Miranda has entirely lost her teeth. The movie presents this as the effect of the new HR compliant world. Something only a person who has never worked in an office would concoct. Her floundering with this new reality is over played for laughs it rarely lands. I kept expecting there to be an illness reveal for the character, something that actually explained how she went from icon to disapproving boss. It turns out being told she’s not allowed to be mean was all it took. As if extremely wealthy and well-connected moguls ever stoop to the level of HR compliance.

The tension builds at a glacial pace; to be fair, it does reflect a modern glacier: disappearing before our eyes.

The dialogue is at pains to clearly signal what is happening and what people need to pay attention to. Gone are the subplots and unspoken signals we try to work out alongside the characters. The tension builds at a glacial pace; to be fair, it does reflect a modern glacier: disappearing before our eyes.

There are many opportunities to create dramatic tension, but at every chance the movie not only misses the mark, but I can only believe it didn’t realise there was a mark to begin with.
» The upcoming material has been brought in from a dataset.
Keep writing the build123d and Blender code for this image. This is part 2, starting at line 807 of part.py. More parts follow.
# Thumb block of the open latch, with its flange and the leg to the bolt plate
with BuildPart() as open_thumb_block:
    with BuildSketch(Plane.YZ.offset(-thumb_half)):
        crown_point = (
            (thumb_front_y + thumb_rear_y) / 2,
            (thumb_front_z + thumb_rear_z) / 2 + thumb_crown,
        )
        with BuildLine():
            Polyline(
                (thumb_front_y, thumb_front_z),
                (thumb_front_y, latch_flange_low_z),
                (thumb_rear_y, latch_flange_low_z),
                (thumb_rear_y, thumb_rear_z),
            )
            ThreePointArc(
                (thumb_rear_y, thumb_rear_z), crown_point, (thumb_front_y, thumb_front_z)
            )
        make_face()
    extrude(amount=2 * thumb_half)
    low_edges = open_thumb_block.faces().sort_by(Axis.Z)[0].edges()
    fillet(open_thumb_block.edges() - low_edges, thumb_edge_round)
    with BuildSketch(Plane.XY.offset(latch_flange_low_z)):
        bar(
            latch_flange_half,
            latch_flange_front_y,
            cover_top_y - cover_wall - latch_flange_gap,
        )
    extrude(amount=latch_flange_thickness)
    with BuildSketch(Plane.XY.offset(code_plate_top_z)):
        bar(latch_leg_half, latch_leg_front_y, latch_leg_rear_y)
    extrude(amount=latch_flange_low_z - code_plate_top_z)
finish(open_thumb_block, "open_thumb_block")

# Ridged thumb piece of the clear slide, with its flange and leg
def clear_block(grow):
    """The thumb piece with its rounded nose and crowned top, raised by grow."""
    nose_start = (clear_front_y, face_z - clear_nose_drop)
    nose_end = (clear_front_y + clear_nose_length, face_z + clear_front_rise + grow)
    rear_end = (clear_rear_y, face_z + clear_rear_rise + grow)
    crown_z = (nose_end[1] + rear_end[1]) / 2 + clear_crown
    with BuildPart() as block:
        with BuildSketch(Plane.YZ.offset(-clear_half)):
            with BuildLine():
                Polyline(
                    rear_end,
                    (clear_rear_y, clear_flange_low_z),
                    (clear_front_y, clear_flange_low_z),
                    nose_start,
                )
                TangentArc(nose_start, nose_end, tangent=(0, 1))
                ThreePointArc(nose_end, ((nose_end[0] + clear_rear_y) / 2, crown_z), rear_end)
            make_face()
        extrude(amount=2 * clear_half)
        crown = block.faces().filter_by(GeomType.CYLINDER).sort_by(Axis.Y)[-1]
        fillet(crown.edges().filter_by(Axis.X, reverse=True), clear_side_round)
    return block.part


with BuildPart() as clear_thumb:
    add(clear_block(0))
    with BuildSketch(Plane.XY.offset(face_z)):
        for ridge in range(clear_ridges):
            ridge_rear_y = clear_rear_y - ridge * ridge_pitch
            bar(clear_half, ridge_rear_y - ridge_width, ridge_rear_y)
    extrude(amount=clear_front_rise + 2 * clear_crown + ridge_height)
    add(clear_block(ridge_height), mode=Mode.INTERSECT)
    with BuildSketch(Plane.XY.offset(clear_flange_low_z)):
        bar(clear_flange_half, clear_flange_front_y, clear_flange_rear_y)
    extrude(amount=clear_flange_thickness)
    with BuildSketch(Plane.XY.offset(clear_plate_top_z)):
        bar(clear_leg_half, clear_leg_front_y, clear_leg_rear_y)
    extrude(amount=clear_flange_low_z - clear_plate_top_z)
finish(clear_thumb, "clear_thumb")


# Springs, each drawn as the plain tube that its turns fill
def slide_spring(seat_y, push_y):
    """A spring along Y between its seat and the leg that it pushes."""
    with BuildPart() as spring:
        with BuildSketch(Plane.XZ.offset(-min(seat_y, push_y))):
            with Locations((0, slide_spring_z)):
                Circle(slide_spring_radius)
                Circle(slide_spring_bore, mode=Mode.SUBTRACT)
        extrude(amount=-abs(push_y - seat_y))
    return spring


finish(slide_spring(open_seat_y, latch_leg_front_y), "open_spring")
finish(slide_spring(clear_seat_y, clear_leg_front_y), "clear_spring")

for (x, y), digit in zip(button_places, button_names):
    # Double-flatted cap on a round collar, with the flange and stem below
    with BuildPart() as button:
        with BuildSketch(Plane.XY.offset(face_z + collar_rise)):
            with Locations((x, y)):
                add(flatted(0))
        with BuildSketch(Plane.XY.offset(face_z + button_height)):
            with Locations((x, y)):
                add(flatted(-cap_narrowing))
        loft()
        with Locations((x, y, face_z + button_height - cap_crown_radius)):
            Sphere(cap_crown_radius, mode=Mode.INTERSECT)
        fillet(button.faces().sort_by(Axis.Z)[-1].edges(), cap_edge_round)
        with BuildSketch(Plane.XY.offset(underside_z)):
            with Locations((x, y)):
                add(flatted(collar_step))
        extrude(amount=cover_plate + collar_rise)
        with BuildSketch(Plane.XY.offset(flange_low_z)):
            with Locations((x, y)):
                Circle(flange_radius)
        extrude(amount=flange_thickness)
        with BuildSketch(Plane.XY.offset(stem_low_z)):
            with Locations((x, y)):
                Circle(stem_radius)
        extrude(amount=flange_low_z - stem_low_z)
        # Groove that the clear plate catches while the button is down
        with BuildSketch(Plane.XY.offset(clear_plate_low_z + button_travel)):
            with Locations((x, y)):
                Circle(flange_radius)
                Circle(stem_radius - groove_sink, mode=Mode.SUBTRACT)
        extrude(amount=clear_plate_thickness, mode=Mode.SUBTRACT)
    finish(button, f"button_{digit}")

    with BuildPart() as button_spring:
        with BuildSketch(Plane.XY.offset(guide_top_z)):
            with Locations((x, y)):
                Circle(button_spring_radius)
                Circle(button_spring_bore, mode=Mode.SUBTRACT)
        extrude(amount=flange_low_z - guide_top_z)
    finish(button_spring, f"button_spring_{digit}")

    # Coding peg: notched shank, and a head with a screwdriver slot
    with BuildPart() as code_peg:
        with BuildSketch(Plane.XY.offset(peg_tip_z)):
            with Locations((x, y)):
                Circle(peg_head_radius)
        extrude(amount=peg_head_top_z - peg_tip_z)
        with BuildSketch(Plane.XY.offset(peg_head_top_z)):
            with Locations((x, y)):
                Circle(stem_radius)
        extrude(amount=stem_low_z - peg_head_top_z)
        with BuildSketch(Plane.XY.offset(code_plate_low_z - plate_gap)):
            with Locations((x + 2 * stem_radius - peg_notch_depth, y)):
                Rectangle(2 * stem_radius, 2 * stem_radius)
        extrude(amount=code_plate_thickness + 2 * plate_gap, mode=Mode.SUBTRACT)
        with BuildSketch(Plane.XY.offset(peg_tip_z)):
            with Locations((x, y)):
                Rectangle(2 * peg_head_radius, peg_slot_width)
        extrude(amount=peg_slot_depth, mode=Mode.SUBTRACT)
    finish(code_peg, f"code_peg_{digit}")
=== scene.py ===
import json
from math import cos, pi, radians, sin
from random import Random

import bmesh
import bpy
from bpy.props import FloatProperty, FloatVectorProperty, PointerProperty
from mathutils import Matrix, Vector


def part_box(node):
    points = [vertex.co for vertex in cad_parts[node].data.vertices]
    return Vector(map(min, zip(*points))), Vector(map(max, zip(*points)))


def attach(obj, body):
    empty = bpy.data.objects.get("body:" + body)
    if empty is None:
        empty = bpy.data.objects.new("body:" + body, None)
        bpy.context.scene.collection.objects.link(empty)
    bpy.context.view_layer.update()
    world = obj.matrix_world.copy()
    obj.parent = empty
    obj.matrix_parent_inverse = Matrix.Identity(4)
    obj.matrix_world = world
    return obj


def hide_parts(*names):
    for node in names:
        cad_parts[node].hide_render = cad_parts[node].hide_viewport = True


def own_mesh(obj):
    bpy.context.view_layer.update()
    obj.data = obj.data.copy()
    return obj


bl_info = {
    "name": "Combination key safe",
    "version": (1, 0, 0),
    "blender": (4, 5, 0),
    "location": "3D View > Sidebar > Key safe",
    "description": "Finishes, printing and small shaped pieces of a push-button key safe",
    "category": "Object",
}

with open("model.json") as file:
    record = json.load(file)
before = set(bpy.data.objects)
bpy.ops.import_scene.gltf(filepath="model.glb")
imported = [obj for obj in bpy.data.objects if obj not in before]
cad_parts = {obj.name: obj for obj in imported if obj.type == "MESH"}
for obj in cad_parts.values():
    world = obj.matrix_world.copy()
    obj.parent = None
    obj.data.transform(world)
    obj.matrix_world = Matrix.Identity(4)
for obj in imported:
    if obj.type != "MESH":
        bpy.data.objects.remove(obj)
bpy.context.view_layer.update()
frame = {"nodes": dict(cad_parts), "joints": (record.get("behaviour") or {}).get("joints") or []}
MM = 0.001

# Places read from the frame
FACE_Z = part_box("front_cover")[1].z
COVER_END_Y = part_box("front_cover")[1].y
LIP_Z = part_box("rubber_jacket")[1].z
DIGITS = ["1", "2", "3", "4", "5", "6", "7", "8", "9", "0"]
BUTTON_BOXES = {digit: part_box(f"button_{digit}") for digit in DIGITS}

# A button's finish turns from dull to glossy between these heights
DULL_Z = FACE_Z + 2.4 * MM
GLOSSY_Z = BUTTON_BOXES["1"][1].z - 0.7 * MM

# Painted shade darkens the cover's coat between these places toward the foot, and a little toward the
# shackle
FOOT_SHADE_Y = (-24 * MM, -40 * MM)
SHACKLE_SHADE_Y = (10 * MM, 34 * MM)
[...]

Take, for instance, the trip to the Hamptons:
Andy is invited to a last-minute trip to the Hamptons with Miranda, in preparing for this, Nigel lends her an impressive expensive dress. While there she’s whisked in and introduced to many impressive people, before we settle on a dinner scene. Miranda is contemplative at one end and, noticing this, Andy accidentally drops some food on her dress. She jumps up and darts to the kitchen to try to save the fabric.
As an audience we have questions: Is this getaway a setup by Miranda? Is someone waiting in the wings to disrupt Andys/Runways world? Will ruining this dress have consequences for Andy’s relationship with Nigel?
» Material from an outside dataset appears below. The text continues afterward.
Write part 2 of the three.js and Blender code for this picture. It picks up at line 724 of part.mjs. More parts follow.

No to all of the above. Andy cleans the dress and talks to Miranda who is happy and bubbly and complementary.

Instead of celebrating fashion and the creation of art, the movie celebrates the celebration.

The original was about fashion, truly about fashion and the fashion world and how there’s so much going on that we don’t know. On first viewing we’re all Andy Sach scoffing at belt buckles and unaware of the impact of cerulean.

The sequel is about montages, referencing the original, and slagging off tech bros. Don’t get me wrong, Benji earnestly explaining how travelling to Mars is overdone and how he plans to explore the Sun instead was a great moment. Hilarious. It also shouldn’t be one of my highlights from a Devil Wears Prada movie.
For a fashion movie, the sequel lacks, well fashion.

There is a show in Milan that’s set up to be a pivotal moment for Runway. It highlights the history that the magazine has with the city, implies that the art of the Renaissance and the fashion of today are parallel achievements of human greatness. So I really have to question why most of the fashion show is about Lady Gagas performance. Why we see so little when it comes to models, photoshoots or fashion designers.

Instead of celebrating fashion and the creation of art, the movie celebrates the celebration.

Instead of looking at the fashion world or the journalism world, it looks at the world of the original movie.

For a movie arguing that human achievement and creation is paramount and should be celebrated, Prada 2 fails at every aspect that makes movies art. Frankly it barely passes the bar for entertaining.